As for the way the RS5 copes with the bends and the bumps, I’m afraid it’s not very good. On a track it surely is, but on the road, and despite the quattro system’s best efforts, it just feels wooden with blunt, unresponsive steering which ensures that the RS5 never loses that unwieldy, cumbersome feel I noticed at the start. The Sport setting just makes the steering heavier without adding proper road feel, but in Comfort or Auto it feels oddly disconnected from the RS5’s high-force kinetics. The seven-speed gearbox adds further to the sense of a video game. I’d much rather have the RS4’s manual shift.

This is disappointing. All that pace, but little pleasure from using it. The key problem with the RS5, in fact, is that its suspension is far too firm so it never has a chance to breathe and flow with the road, to give you the feeling it’s following the landscape instead of beating it into submission. Dynamic mode is unusable for the suspension, Auto isn’t much better. The only way to make the RS5 tolerable, and to get the best out of its good points, is to set the suspension to Comfort and everything else to Dynamic, and even then the RS5 is too tightly damped, forever fidgeting and fractious.

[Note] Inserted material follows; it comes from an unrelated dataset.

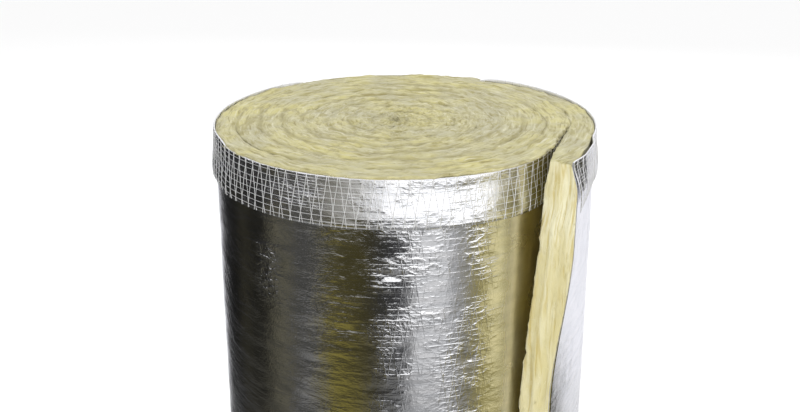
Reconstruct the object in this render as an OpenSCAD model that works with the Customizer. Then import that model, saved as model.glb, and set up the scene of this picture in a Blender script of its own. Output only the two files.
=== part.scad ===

So the fact that this is a very well-finished, fine-sounding and extremely fast coupé is largely irrelevant. It simply isn’t nice to drive, so what would you do with it? BMW’s best M3, by contrast, which is the one with the Competition Pack, steers beautifully and always feels precise, compact, wieldy and – perhaps surprisingly – compliant over bumps. Game over.

A final observation. The Audi R8 rides amazingly well for a supercar, thanks partly to its BWI Magneride adaptive dampers, and it has steering and handling to match. It’s a world away from the RS5 here. How can Quattro GmbH, creator of both cars, get one so right and the other so wrong?